Work instructions
For the listing below, give the count of lines containing the string "finishes" and nothing else.

»»

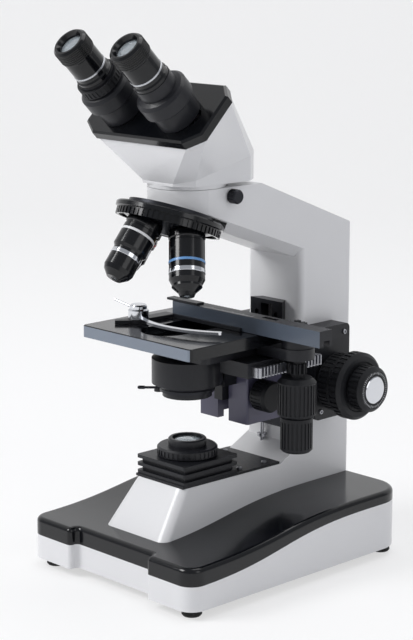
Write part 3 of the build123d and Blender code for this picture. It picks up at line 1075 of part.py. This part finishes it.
with BuildPart() as head_housing:
    loft([outline_face(plate_under, plate_outline, 1),
          outline_face(WAIST_PLANE, waist_on_slope, 0)], ruled=True)
    loft([outline_face(WAIST_PLANE, waist_on_slope, 0),
          outline_face(Plane.XY.offset(COLLAR_TOP), waist, 0)], ruled=True)
    rod(OPTIC, UP, COLLAR_RADIUS, NOSE_TOP + GAP, COLLAR_TOP + 1)
    rod(OPTIC, UP, SOCKET_RADIUS - GAP, NOSE_TOP - SOCKET_DEPTH + GAP, NOSE_TOP + 1)
    add(head_room.part, mode=Mode.SUBTRACT)
    rod(OPTIC, UP, SOCKET_RADIUS - 3.5, NOSE_TOP - SOCKET_DEPTH, HEAD_CROSSING, Mode.SUBTRACT)
head_housing.part.label = "head_housing"
export_step(head_housing.part.moved(TO_MIDDLE), "parts/head_housing.step")

with BuildPart() as head_plate:
    with BuildSketch(plate_under) as plate_face:
        with BuildLine():
            Polyline(*plate_outline, close=True)
        make_face()
        with Locations((-EYE_HALF - EYE_TRAVEL / 2, 0), (EYE_HALF + EYE_TRAVEL / 2, 0)):
            SlotCenterToCenter(EYE_TRAVEL + 1, 2 * KEY_RADIUS + 2 * GAP, mode=Mode.SUBTRACT)
    extrude(amount=PLATE_THICKNESS)
    rim = head_plate.faces().sort_by(Axis(PLATE_PLANE.origin, PLATE_PLANE.z_dir))[-1]
    chamfer(rim.outer_wire().edges(), length=1.4)
head_plate.part.label = "head_plate"
export_step(head_plate.part.moved(TO_MIDDLE), "parts/head_plate.step")

with BuildPart() as prism:
    with BuildSketch(plate_under):
        Rectangle(30, 26)
    extrude(amount=-16)
    with BuildSketch(plate_under.offset(-16)):
        Rectangle(22, 22)
    extrude(amount=-12, taper=20)
prism.part.label = "prism"
export_step(prism.part.moved(TO_MIDDLE), "parts/prism.step")

# Eyepiece tubes, which slide apart along the plate, with their eyepieces
for side, name in ((-1, "left"), (1, "right")):
    place = (side * EYE_HALF, PLATE_Y, PLATE_Z)
    with BuildPart() as tube:
        turned(place, TUBE_DIRECTION,
               [(KEY_RADIUS - 2, -PLATE_THICKNESS + 1), (KEY_RADIUS, -PLATE_THICKNESS + 1),
                (KEY_RADIUS, GAP), (15.5, GAP), (15.5, 13),
                (TUBE_FLANGE_RADIUS - 1, 14), (TUBE_FLANGE_RADIUS, 15), (TUBE_FLANGE_RADIUS, 24),
                (TUBE_FLANGE_RADIUS - 2, 26), (TUBE_RADIUS, 27), (TUBE_RADIUS, 36),
                (EYEPIECE_FIT + SEAT, 36), (EYEPIECE_FIT + SEAT, 5), (KEY_RADIUS - 2, 4)])
    tube.part.label = f"tube_{name}"
    export_step(tube.part.moved(TO_MIDDLE), f"parts/tube_{name}.step")

    with BuildPart() as eyepiece:
        turned(place, TUBE_DIRECTION,
               [(EYEPIECE_FIT - 1.4, 10), (EYEPIECE_FIT, 10), (EYEPIECE_FIT, 36.2), (13, 36.2), (13, 38.5),
                (12, 39.5), (12, 41), (EYEPIECE_RADIUS - 0.4, 42), (EYEPIECE_RADIUS - 0.4, 56),
                (EYEPIECE_RADIUS, 56.6), (EYEPIECE_RADIUS, TUBE_LENGTH - 1.5),
                (EYEPIECE_RADIUS - 1.5, TUBE_LENGTH), (9.4, TUBE_LENGTH), (8 + SEAT, TUBE_LENGTH - 2.5),
                (8 + SEAT, TUBE_LENGTH - 6), (EYEPIECE_FIT - 1.4, TUBE_LENGTH - 8)])
    eyepiece.part.label = f"eyepiece_{name}"
    export_step(eyepiece.part.moved(TO_MIDDLE), f"parts/eyepiece_{name}.step")

    with BuildPart() as eye_lens:
        turned(place, TUBE_DIRECTION, [(0, TUBE_LENGTH - 5.8), (8, TUBE_LENGTH - 5.8), (8, TUBE_LENGTH - 4),
                                       (5, TUBE_LENGTH - 3.2), (0, TUBE_LENGTH - 2.8)])
    eye_lens.part.label = f"eye_lens_{name}"
    export_step(eye_lens.part.moved(TO_MIDDLE), f"parts/eye_lens_{name}.step")

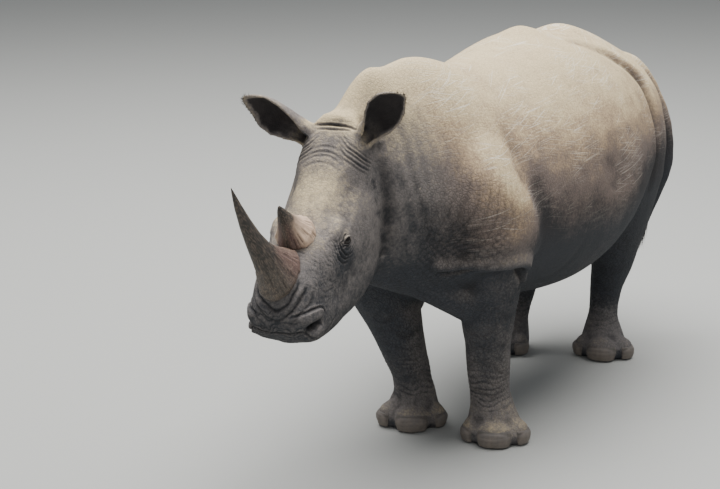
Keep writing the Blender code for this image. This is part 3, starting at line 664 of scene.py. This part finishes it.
eye_rim = np.zeros(len(points))
for place in EYES_IN_HEAD.values():
    spread = head - place
    away = np.linalg.norm(spread, axis=1)
    eye_rim = np.maximum(eye_rim, ease(away, 0.0225, 0.0195))
    ahead = np.hypot(spread[:, 0] - 0.060, spread[:, 2] + 0.025)
    mud -= 0.16 * (hill(ahead, 0.055) * ease(out, 0.08, 0.11))
    mud += 0.16 * hill(away - 0.034, 0.012) * ease(spread[:, 2], -0.01, 0.02) * on_head
nostril = hill(np.hypot(np.hypot(along - 0.812, up + 0.170), out - 0.125), 0.018)
pebbled = np.maximum(neck * ease(z, 1.35, 1.0), ease(z, 0.9, 0.6) * (0.25 + 0.75 * ease(z, 0.10, 0.30)))
scratched = (1 - on_head) * ease(z, 0.80, 1.0) * ease(y, -0.75, -0.55)
stored = {
    "mud": mud - 0.16 * unit(cavity) + 0.10 * unit(-cavity),
    "gloom": gloom,
    "rim": np.maximum(eye_rim, nostril * (cavity > 0.2)),
    "pebbled": pebbled,
    "scratched": scratched,
    "cup": cup,
    "hollow": 0.65 * unit(cavity) + 0.55 * unit(wide_cavity),
}
for name, values in stored.items():
    store(hide, name, unit(values))


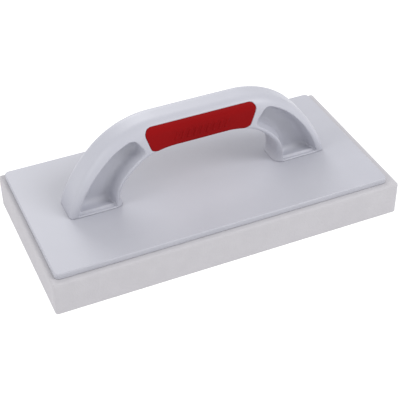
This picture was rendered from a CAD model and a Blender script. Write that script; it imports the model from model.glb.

««

Output
2